Complexity Growth in Integrable and Chaotic Models
Vijay Balasubramanian, Matthew DeCross, Arjun Kar, Cathy Li, Onkar Parrikar
TL;DR
This work develops and applies a geometric, right-invariant framework for quantum complexity growth to a tunable SYK family, spanning free, integrable, and chaotic regimes. By identifying and locating conjugate points along time-evolution geodesics, the authors quantify how linear growth is truncated and establish upper bounds on complexity: O(√N) for free, O(poly(N)) for integrable, and exponential-time obstructions for chaotic dynamics. They provide analytic criteria via Euler-Arnold formalism and the Y_μ operator, complemented by numerical analysis up to N=8, showing how local versus nonlocal obstructions behave and how geodesic loops affect growth. The Eigenstate Complexity Hypothesis and ECH matrices connect complexity to ETH-like thermalization statistics, highlighting profound links between scrambling, operator locality, and geometry with potential implications for holography and quantum gravity.
Abstract
We use the SYK family of models with $N$ Majorana fermions to study the complexity of time evolution, formulated as the shortest geodesic length on the unitary group manifold between the identity and the time evolution operator, in free, integrable, and chaotic systems. Initially, the shortest geodesic follows the time evolution trajectory, and hence complexity grows linearly in time. We study how this linear growth is eventually truncated by the appearance and accumulation of conjugate points, which signal the presence of shorter geodesics intersecting the time evolution trajectory.

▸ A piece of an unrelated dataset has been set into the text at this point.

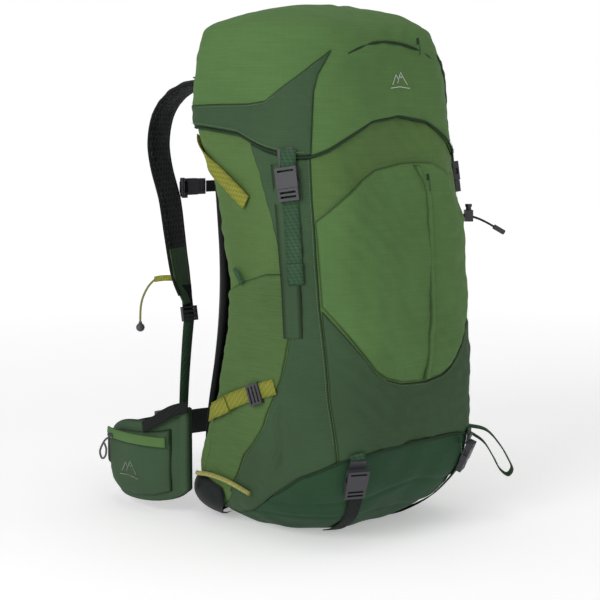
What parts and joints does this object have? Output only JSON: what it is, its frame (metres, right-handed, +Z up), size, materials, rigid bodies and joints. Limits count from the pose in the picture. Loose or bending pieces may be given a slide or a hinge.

By explicitly locating such "shortcuts" through analytical and numerical methods, we demonstrate that: (a) in the free theory, time evolution encounters conjugate points at a polynomial time; consequently complexity growth truncates at $O(\sqrt{N})$, and we find an explicit operator which "fast-forwards" the free $N$-fermion time evolution with this complexity, (b) in a class of interacting integrable theories, the complexity is upper bounded by $O({\rm poly}(N))$, and (c) in chaotic theories, we argue that conjugate points do not occur until exponential times $O(e^N)$, after which it becomes possible to find infinitesimally nearby geodesics which approximate the time evolution operator. Finally, we explore the notion of eigenstate complexity in free, integrable, and chaotic models.